More than 202,300 non-local children had been born in Hong Kong by the time the ban was imposed. They have permanent residence, but their parents, who are mostly from the mainland, don't, so the children live in Shenzhen and cross the border every day to go to school.

The number of children crossing the border for schooling will peak in the 2018-19 school year, before gradually decreasing, according to the Hong Kong Education Bureau, inane-mailed reply to questions from China Daily.

The bureau said the government has no plans to build Hong Kong-style schools on the other side of the boundary, saying the surge in demand for cross-border school places is "transient". It also cited regulatory and operational difficulties, and the financial implications for publicly funded schools outside Hong Kong.

The bureau has encouraged Hong Kong-born children who live in Shenzhen to attend primary schools in the mainland city, as provided by the Classes for Hong Kong Students Program, which make provisions for children born in the city to be educated in Shenzhen.

In 2013, the program was extended to children whose parents are not permanent residents of Hong Kong, and this academic year has seen 3,100 Hong Kong-born students in Shenzhen being taught in privately operated establishments known as "Minban" schools.

Although she agreed that more options in Shenzhen would help the children, Zou won't let her son attend a public school in the city.

"I never thought about putting him in a school in Shenzhen - neither the public schools, nor the international ones," she said.

Leung said many parents made a conscious decision to give birth in Hong Kong because they want the next generation of their family to be educated in the city's more cosmopolitan, international environment.

Some of the parents regret having no option but to send their children to Hong Kong, according to Leung, who is assisting several cross-border students.

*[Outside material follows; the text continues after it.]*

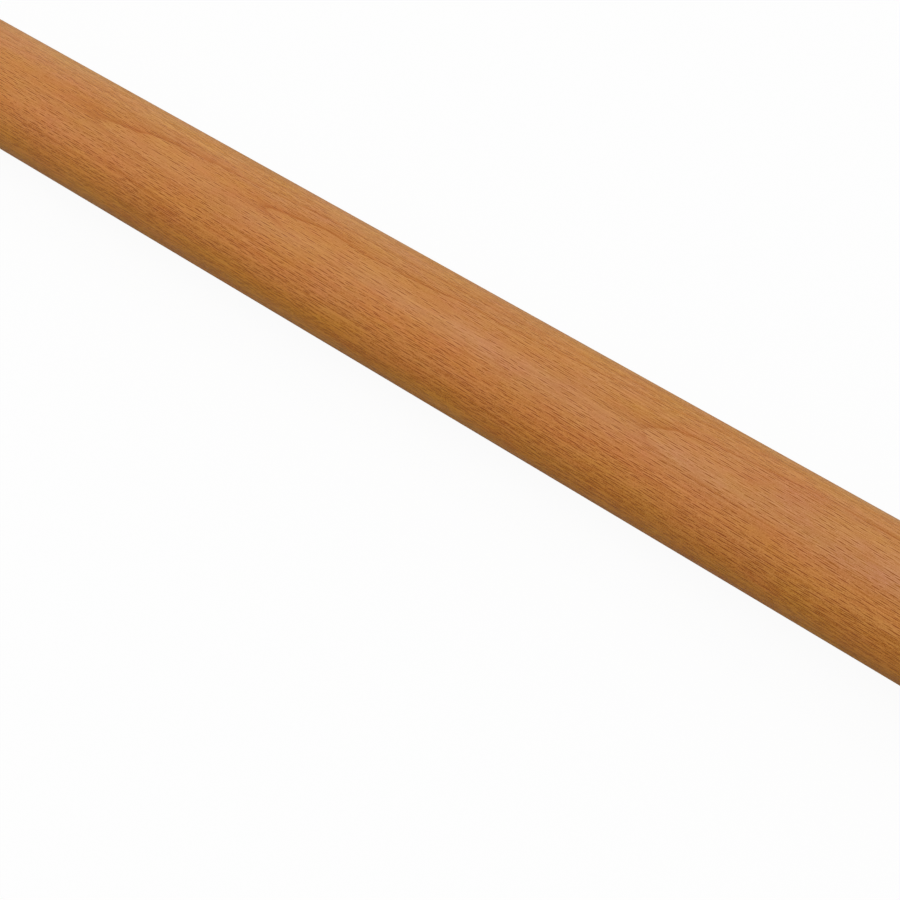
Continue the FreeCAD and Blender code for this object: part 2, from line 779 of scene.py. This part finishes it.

The children are not allowed to study at public schools in Shenzhen, which have a limited number of places for children with hukou, or residency permits, so the only alternatives are private or international schools, which are far beyond the price range of most families.

Frustrations grow

That means crossing the border for education. However, the process is problematic, with a long commute, eating on the move, less sleep and, for many children, no after school activities. Moreover, some of the children find the cultural and language barriers frustrating.

"We would not go back to Shenzhen even if the local public schools could accept us," said the grandmother of a young girl as they approached the checkpoint between the two cities. The woman, who only gave her surname as Pi, said neither her daughter nor her son-in-law is a Hong Kong resident.

Pi had just one aim when she traveled from her hometown in Heilongjiang province in the far northwest to the very south of the country -to escort her granddaughter to a kindergarten in Hong Kong every day.

The roundtrip takes more than four hours, but "it doesn't matter", according to Pi, who said the schools inHong Kong will give her granddaughter "a better education and, therefore, a better future".